Après débat, les administrateurs ont fini par supprimer le pays pour ne mettre à la place que sa ville de naissance, Oujda. Jetez-y un coup d’œil sur sa page Wikipédia et vous allez voir par vous-même.» Les contributeurs algériens se disent favorables au débat contradictoire si cela était la volonté des nostalgiques. «Wikipédia doit respecter la neutralité. Si un point de vue est majoritaire, ok. Sinon, les administrateurs doivent diffuser tous les points de vue exposés», réclament-ils.

Ali avoue que même les contributeurs français, qui ne partagent pas les idées de droite, finissent par subir le même sort. «Sur Wikipédia, nous sommes traités comme des indigènes sur lesquels on applique le code de l’indigénat», s’indigne Saïd. Mourad raconte qu’il ne quitte plus Wikipédia depuis qu’il a découvert, en 2005, la biographie du révolutionnaire, Larbi Ben M’hidi. «Il a été écrit que Ben M’hidi était un fellaga, né en Algérie française, se rappelle-t-il. Cet article m’a mis dans tous mes états. Depuis, je me suis inscrit et je me suis mis à lire et à me documenter afin de pouvoir faire face. Les nostalgiques sont plus puissants et mieux organisés.

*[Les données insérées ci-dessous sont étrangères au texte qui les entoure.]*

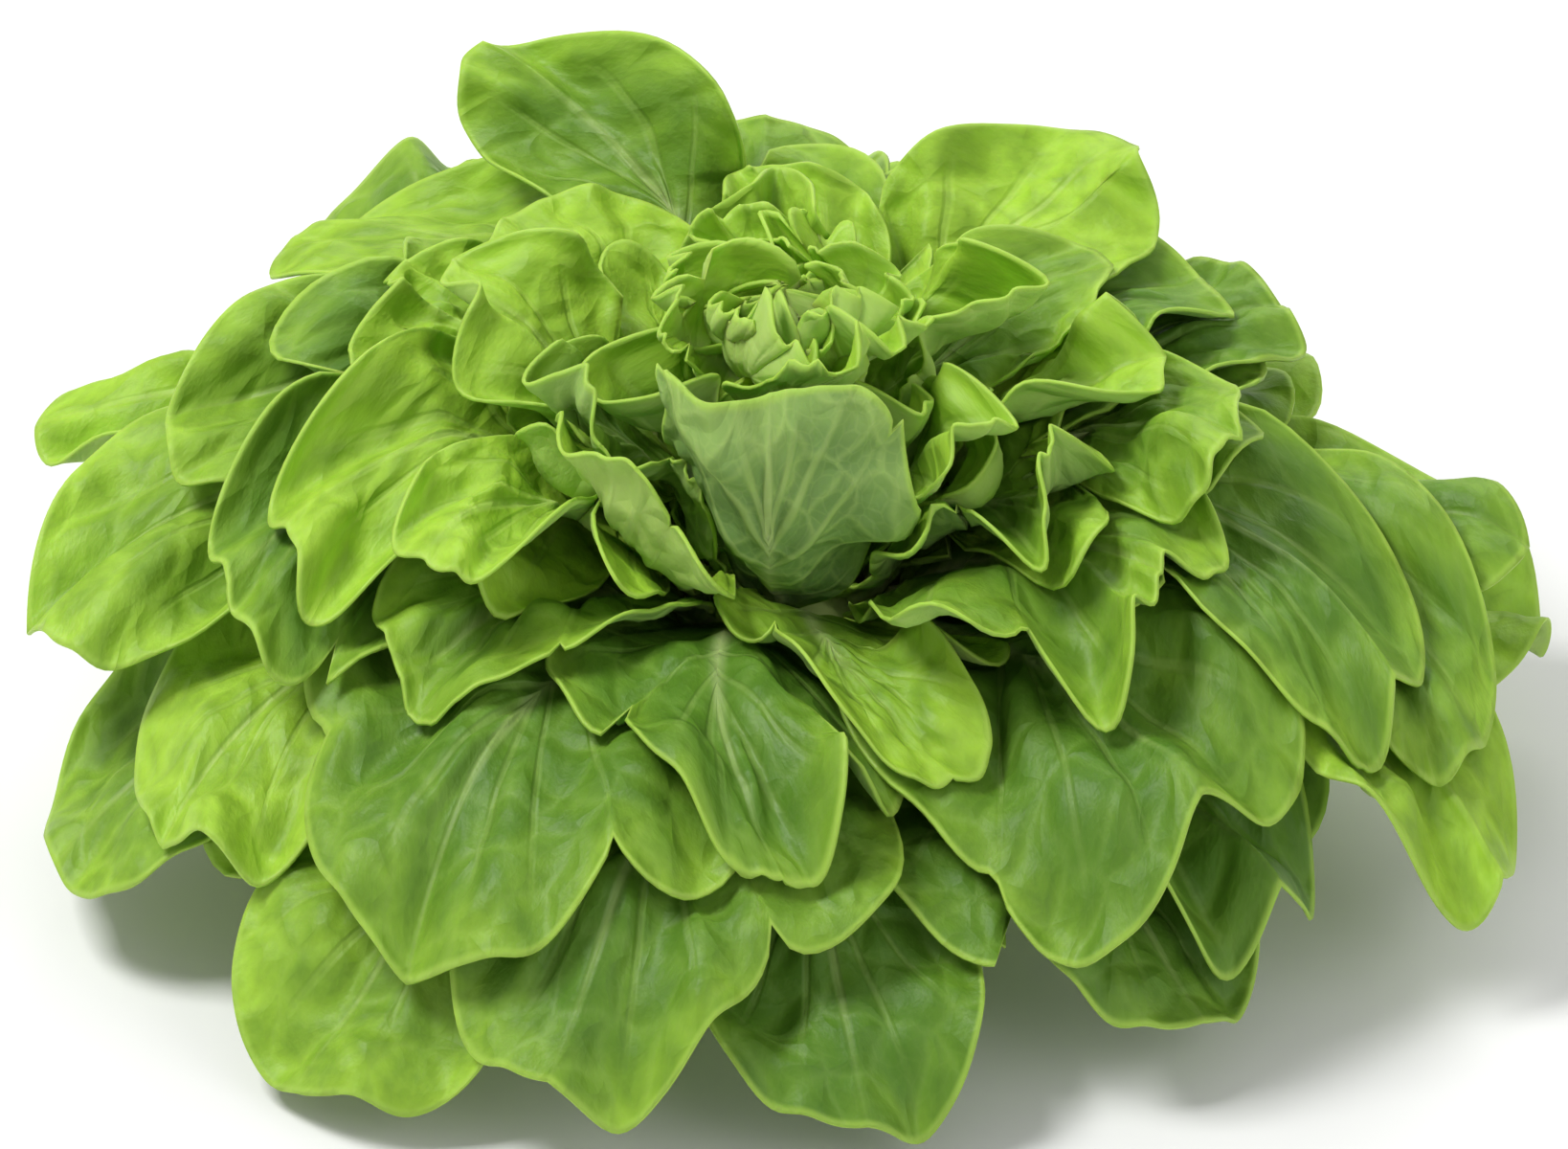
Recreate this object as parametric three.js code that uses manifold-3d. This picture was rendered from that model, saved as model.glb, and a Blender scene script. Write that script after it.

Aujourd’hui, beaucoup d’entre eux occupent le poste d’administrateur, ce qui rend notre tâche plus difficile.» Le conflit perdure encore 53 ans après l’indépendance de l’Algérie. Ces contributeurs qui donnent bénévolement de leur temps et de leur argent appellent les Algériens à s’intéresser davantage à cette encyclopédie. Quant à Ali, enthousiaste, il annonce une prochaine admission finale d’un texte définitif sur La Casbah.